Given current tight market conditions, prices are expected to remain high throughout 1H08. Our base case forecast is for KEC to average $83 in 1Q08 and $82 in 2Q08 before easing back slightly later in the year as a result of weaker global demand and a slight build-up in inventories. But there are considerable risks either side of this central scenario. Prices could rise considerably if one or more of the following occurs: disappointing growth in non-OPEC supplies, a short-lived weather or geopolitical spike, or resilient global demand. For example, if demand growth proves to be resilient averaging 1.5% or more. For example, if demand growth proves to be resilient averaging 1.5% or more, KEC could rise steadily during 2008, possibly reaching $100 by the end of the year. On the other hand, a slowdown in the US economy inspired by weakness in the US housing market could spread to the rest of the OECD and be the catalyst that sends oil prices sharply lower, particularly if it is combined with reduced tensions at a geopolitical level. In this case, KEC could drop from $82 in 4Q07 to as low as $52 in 4Q08.
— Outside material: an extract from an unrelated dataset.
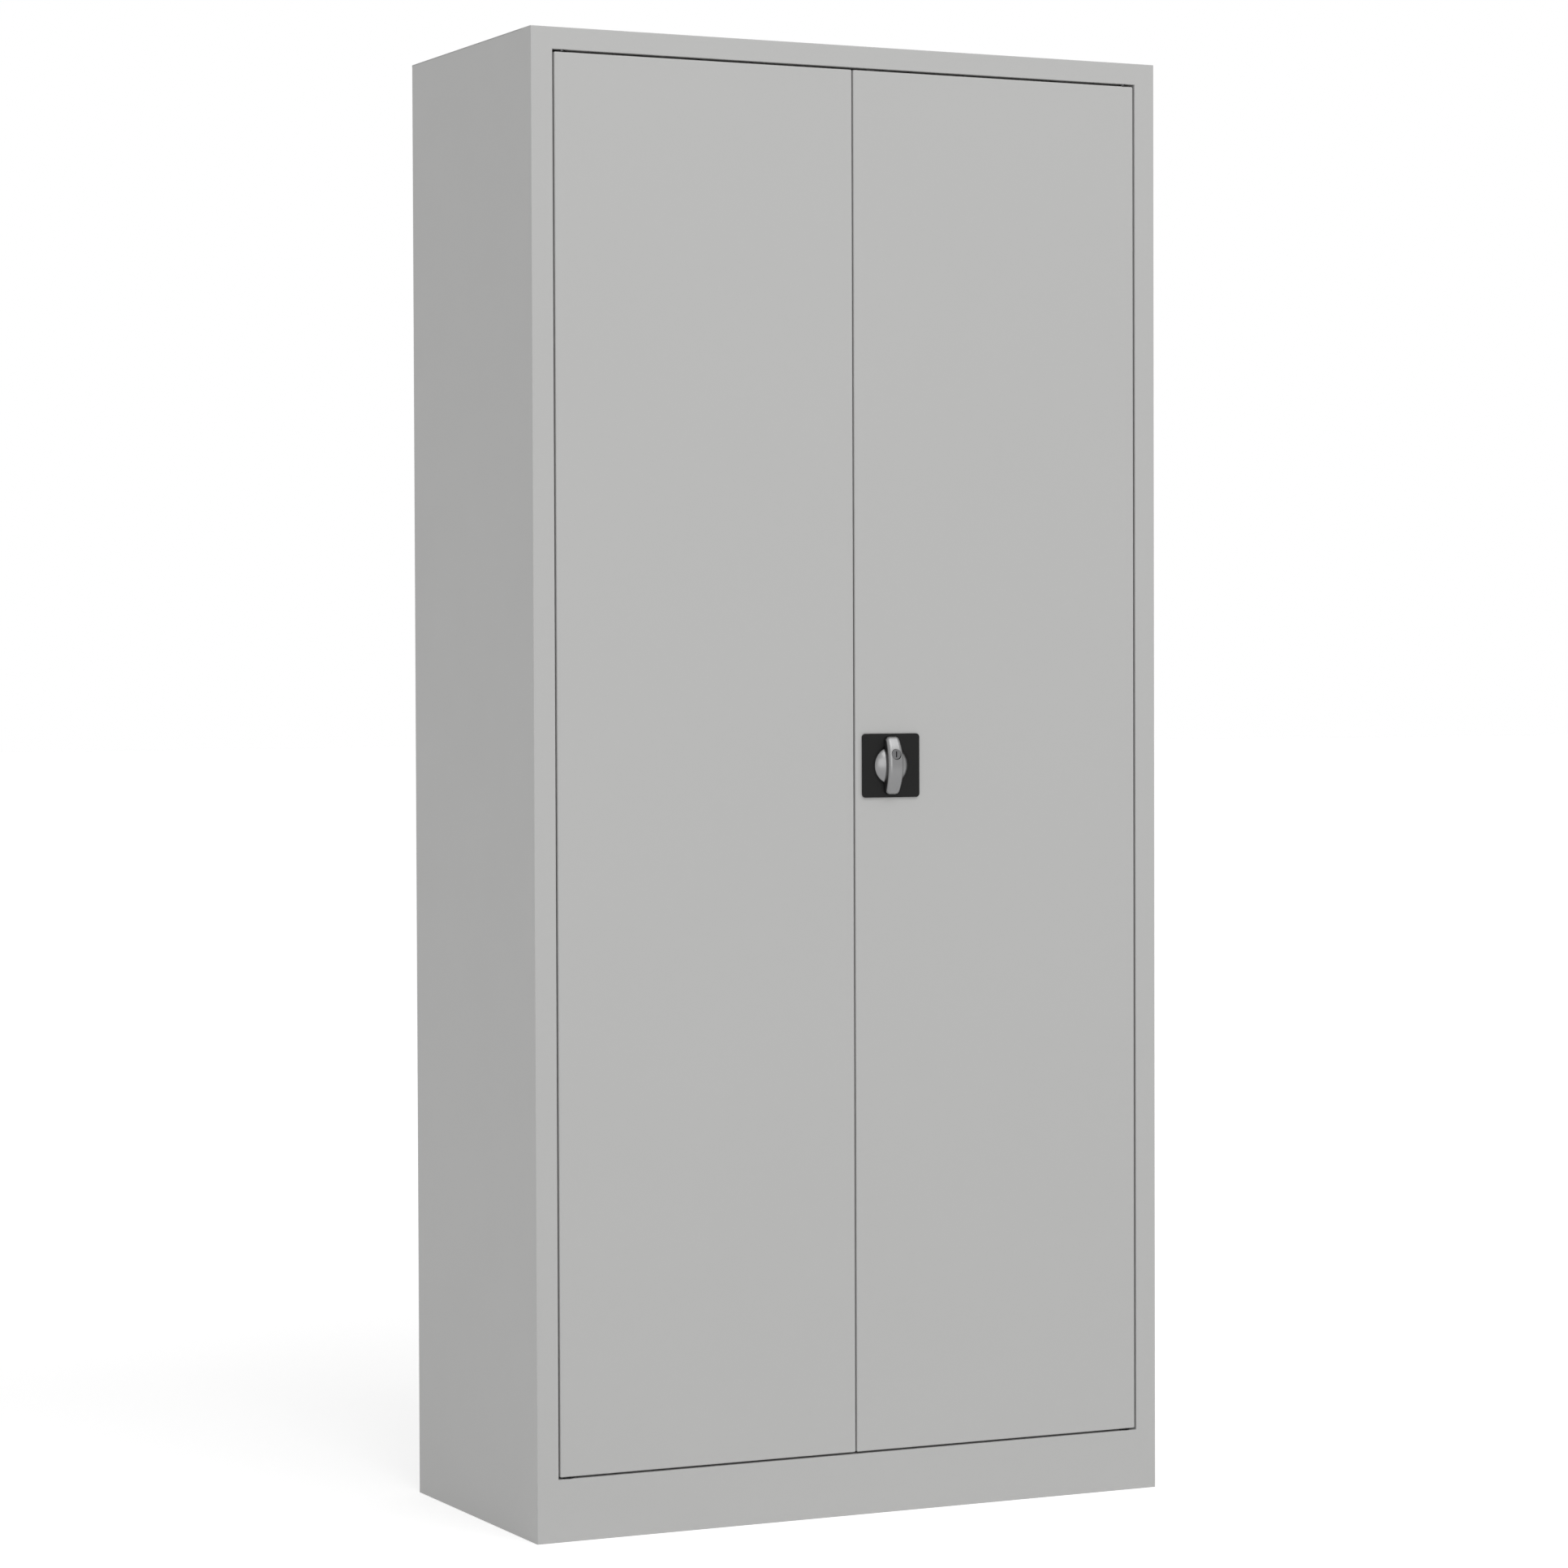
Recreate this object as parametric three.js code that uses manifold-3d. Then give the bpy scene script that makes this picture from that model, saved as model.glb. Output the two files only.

Nevertheless, NBK notes that the prospects for the government’s finances remain extremely impressive. Under our base case, the average price of KEC for the financial year 2007/08 is some $74 per barrel, or more than double the $36 assumed under the government’s ultra-conservative budget assumptions. We see oil revenues reaching KD 17.4–18.2 billion this year – or 95% of all budget revenues - compared to KD 14.5 billion in 2006/07. Meanwhile, budget expenditures are likely to under-shoot the government’s forecast of KD 11.3 billion by 5-10%, leaving an overall surplus of KD 7.7–9.1 billion before the allocation of 10% of revenues to the Reserve Fund for Future Generations. Indeed, given that the government had reported expenditures of just 38% of its budgeted expenditures for the year in the first 8 months of 2007/08 versus 40% in the previous fiscal year, our forecast for the fiscal surplus may yet prove too conservative.